§ PROBLEM
The records that follow are to be repeated without alteration.

Rows from a 3D modeling dataset
•••••

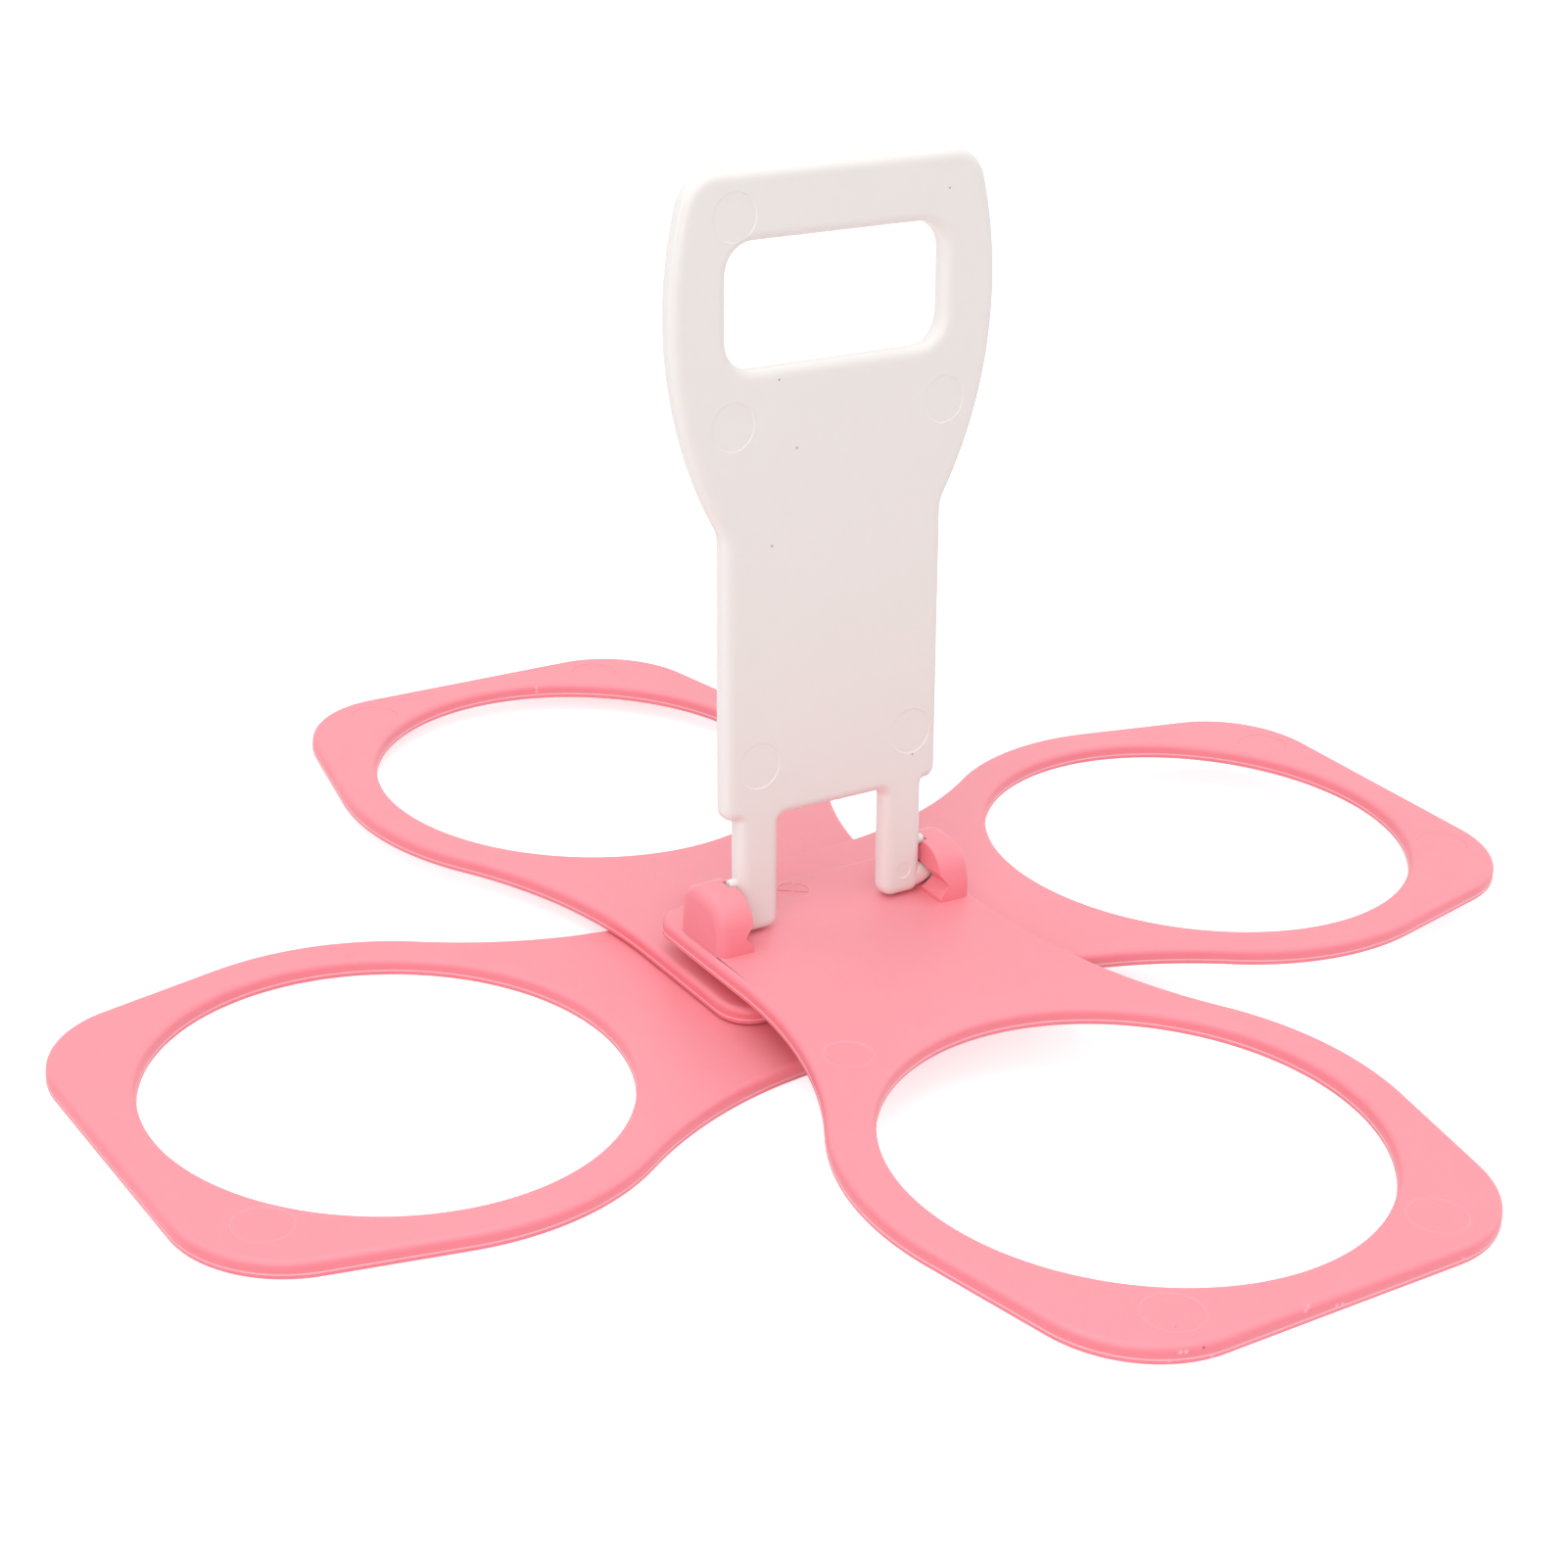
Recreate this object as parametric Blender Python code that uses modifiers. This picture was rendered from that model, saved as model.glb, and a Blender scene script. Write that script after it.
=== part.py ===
"""Fold-away drink carrier.

Four flat ring petals sit one above another on a single pivot and fan out to hold a cup each.
A two-legged handle snaps between two knuckles on the top petal and folds down over it.

The frame: Z is up, the carrier stands on Z = 0 and the pivot axis is X = Y = 0.
The top petal points to -Y, and the handle hinges about a line along X.
"""

import math

import bmesh
import bpy

MM = 0.001

# Petal outline, seen from above
HOLE_RADIUS = 40.0 * MM
RING_WALL = 8.0 * MM
END_WALL = 7.8 * MM
ARM_LENGTH = 85.0 * MM
CORNER_RADIUS = 20.0 * MM
SIDE_TAPER = math.radians(12.0)
WAIST_RADIUS = 80.0 * MM
HUB_WIDTH = 55.0 * MM
HUB_BACK = 14.3 * MM
HUB_CORNER = 6.0 * MM

# Petal plates and the way they stack
PLATE = 3.0 * MM
PLATE_EDGE = 1.0 * MM
PLATE_GAP = 0.3 * MM
FAN_ANGLE = math.radians(90.0)

# Pivot: a boss under the top petal, closed from below by a pressed-in cap
BOSS_RADIUS = 5.8 * MM
BOSS_BORE_RADIUS = 3.6 * MM
CAP_RADIUS = 8.4 * MM
CAP_PLATE = 1.1 * MM
CAP_EDGE = 0.3 * MM
CAP_SET_IN = 0.25 * MM
STEM_LENGTH = 7.0 * MM
STEM_LEAD = 0.8 * MM

# Fan stops: a lug under each petal runs in a groove in the petal below
GROOVE_WIDTH = 2.6 * MM
GROOVE_DEPTH = 1.3 * MM
GROOVE_FLOOR_GAP = 0.4 * MM
LUG_LENGTH = 3.0 * MM

# Handle outline, measured from the hinge line
HANDLE_PLATE = 4.4 * MM
HANDLE_EDGE = 1.6 * MM
HANDLE_REACH = 127.3 * MM
LEG_WIDTH = 7.5 * MM
CROTCH_REACH = 17.7 * MM
SHOULDER_REACH = 18.1 * MM
SHOULDER_SLOPE = 0.3 * MM
FOOT_REACH = 2.5 * MM
FOOT_CORNER = 1.8 * MM
SHOULDER = 2.9 * MM
SHOULDER_CORNER = 1.9 * MM
SHOULDER_FILLET = 0.9 * MM
CROTCH_FILLET = 1.5 * MM
FLARE = 10.0 * MM
FLARE_RADIUS = 70.0 * MM
FLARE_REACH = 104.2 * MM
NECK_RADIUS = 5.0 * MM
TOP_CORNER = 6.5 * MM
GRIP_WALL = 10.5 * MM
TOP_WALL = 11.4 * MM
SLOT_HEIGHT = 20.7 * MM
SLOT_CORNER = 5.0 * MM
LEAN = math.radians(5.0)

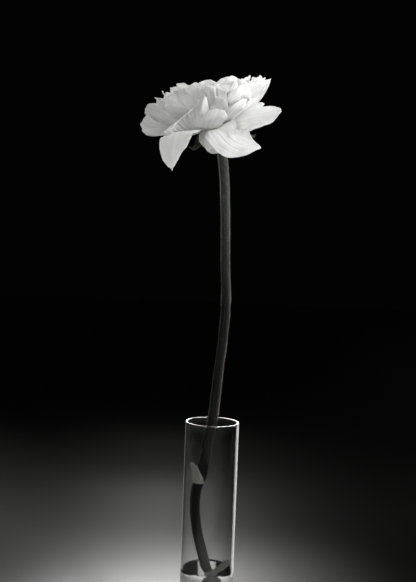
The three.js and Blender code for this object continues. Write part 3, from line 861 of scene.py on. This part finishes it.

•••••

§ TASK OUTPUT
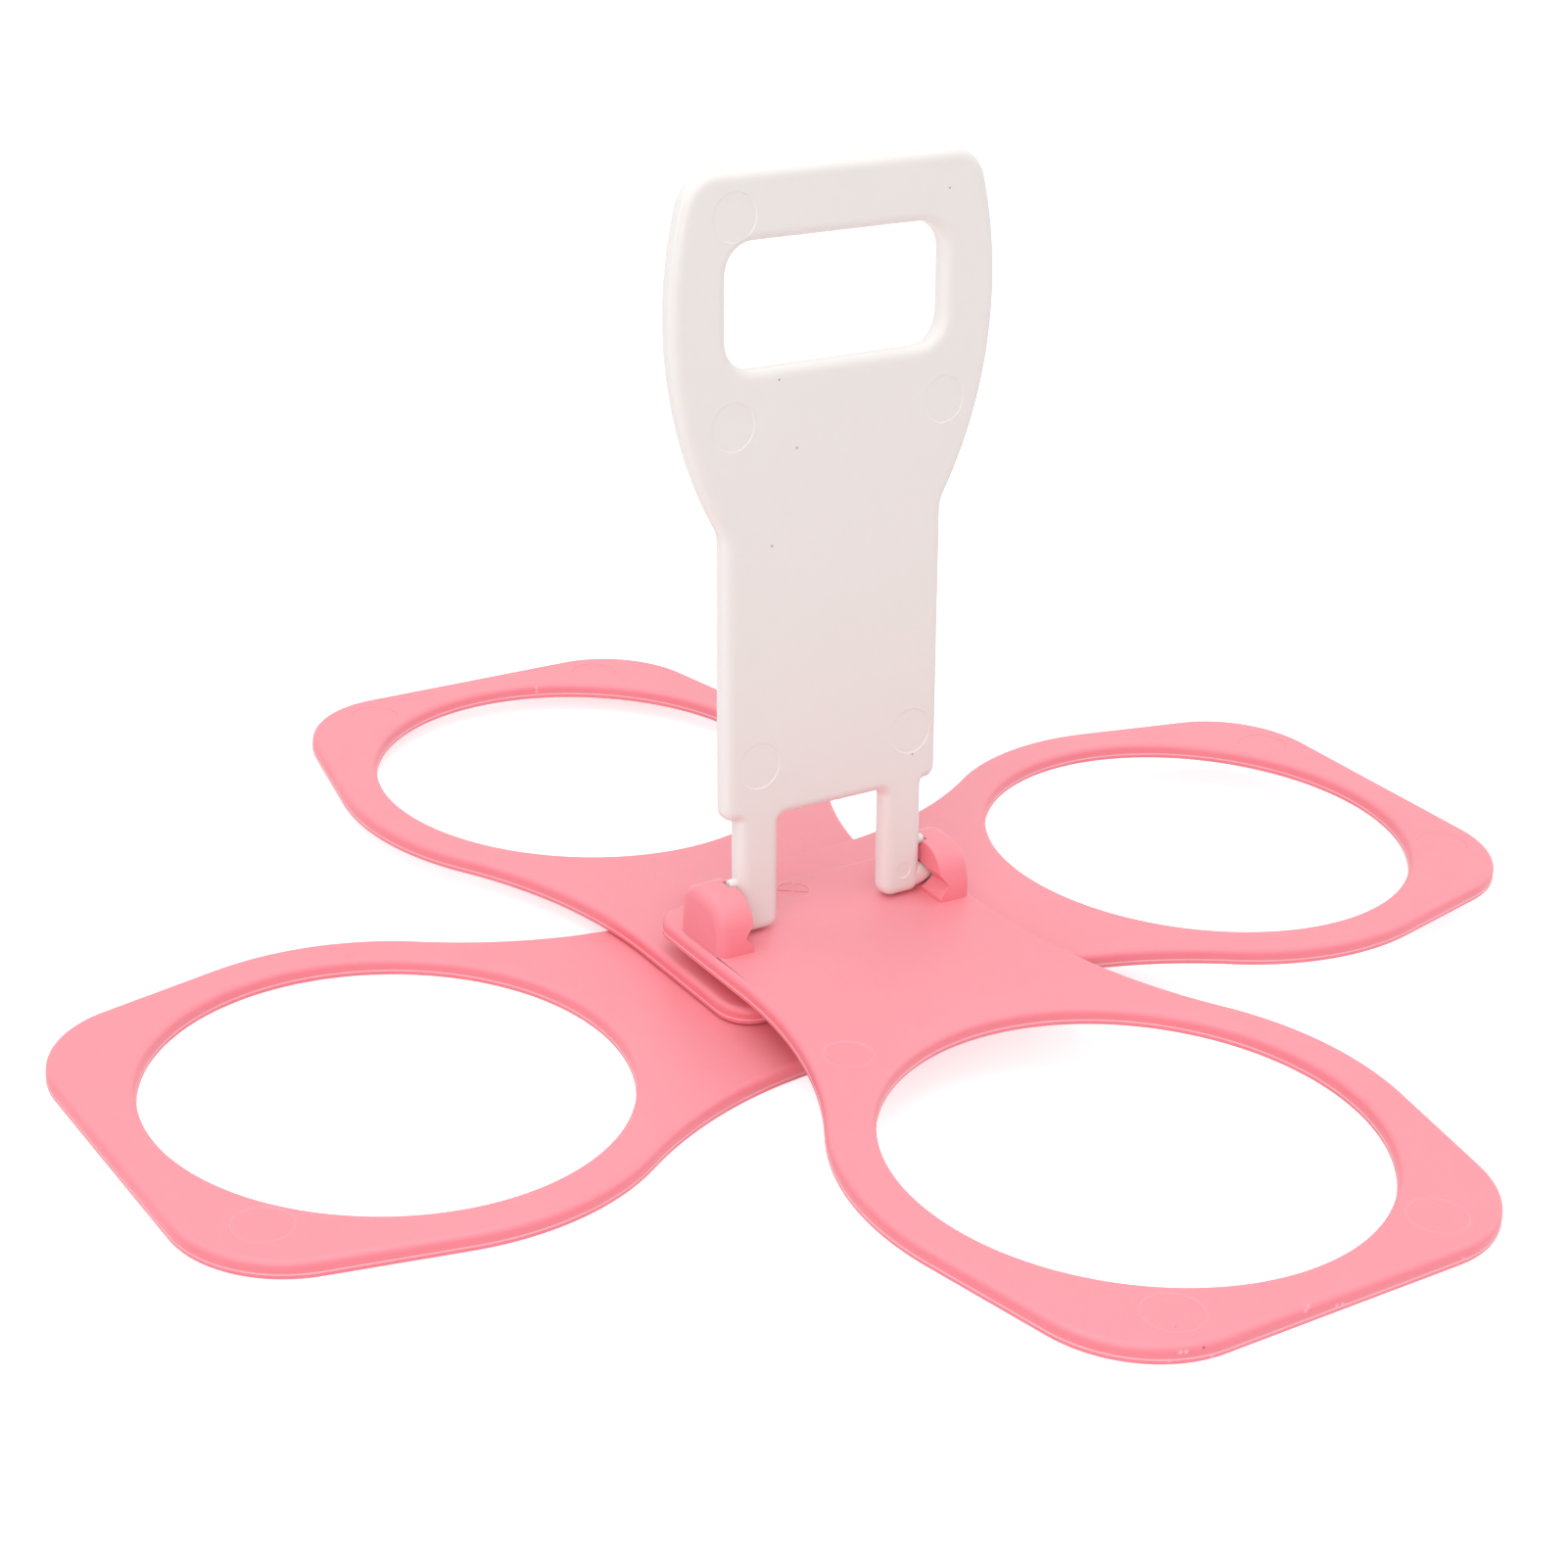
Recreate this object as parametric Blender Python code that uses modifiers. This picture was rendered from that model, saved as model.glb, and a Blender scene script. Write that script after it.
=== part.py ===
"""Fold-away drink carrier.

Four flat ring petals sit one above another on a single pivot and fan out to hold a cup each.
A two-legged handle snaps between two knuckles on the top petal and folds down over it.

The frame: Z is up, the carrier stands on Z = 0 and the pivot axis is X = Y = 0.
The top petal points to -Y, and the handle hinges about a line along X.
"""

import math

import bmesh
import bpy

MM = 0.001

# Petal outline, seen from above
HOLE_RADIUS = 40.0 * MM
RING_WALL = 8.0 * MM
END_WALL = 7.8 * MM
ARM_LENGTH = 85.0 * MM
CORNER_RADIUS = 20.0 * MM
SIDE_TAPER = math.radians(12.0)
WAIST_RADIUS = 80.0 * MM
HUB_WIDTH = 55.0 * MM
HUB_BACK = 14.3 * MM
HUB_CORNER = 6.0 * MM

# Petal plates and the way they stack
PLATE = 3.0 * MM
PLATE_EDGE = 1.0 * MM
PLATE_GAP = 0.3 * MM
FAN_ANGLE = math.radians(90.0)

# Pivot: a boss under the top petal, closed from below by a pressed-in cap
BOSS_RADIUS = 5.8 * MM
BOSS_BORE_RADIUS = 3.6 * MM
CAP_RADIUS = 8.4 * MM
CAP_PLATE = 1.1 * MM
CAP_EDGE = 0.3 * MM
CAP_SET_IN = 0.25 * MM
STEM_LENGTH = 7.0 * MM
STEM_LEAD = 0.8 * MM

# Fan stops: a lug under each petal runs in a groove in the petal below
GROOVE_WIDTH = 2.6 * MM
GROOVE_DEPTH = 1.3 * MM
GROOVE_FLOOR_GAP = 0.4 * MM
LUG_LENGTH = 3.0 * MM

# Handle outline, measured from the hinge line
HANDLE_PLATE = 4.4 * MM
HANDLE_EDGE = 1.6 * MM
HANDLE_REACH = 127.3 * MM
LEG_WIDTH = 7.5 * MM
CROTCH_REACH = 17.7 * MM
SHOULDER_REACH = 18.1 * MM
SHOULDER_SLOPE = 0.3 * MM
FOOT_REACH = 2.5 * MM
FOOT_CORNER = 1.8 * MM
SHOULDER = 2.9 * MM
SHOULDER_CORNER = 1.9 * MM
SHOULDER_FILLET = 0.9 * MM
CROTCH_FILLET = 1.5 * MM
FLARE = 10.0 * MM
FLARE_RADIUS = 70.0 * MM
FLARE_REACH = 104.2 * MM
NECK_RADIUS = 5.0 * MM
TOP_CORNER = 6.5 * MM
GRIP_WALL = 10.5 * MM
TOP_WALL = 11.4 * MM
SLOT_HEIGHT = 20.7 * MM
SLOT_CORNER = 5.0 * MM
LEAN = math.radians(5.0)

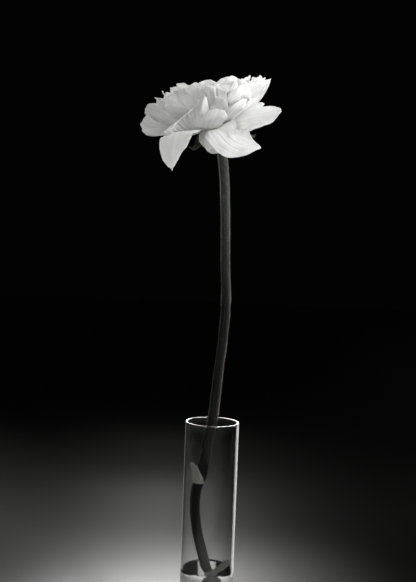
The three.js and Blender code for this object continues. Write part 3, from line 861 of scene.py on. This part finishes it.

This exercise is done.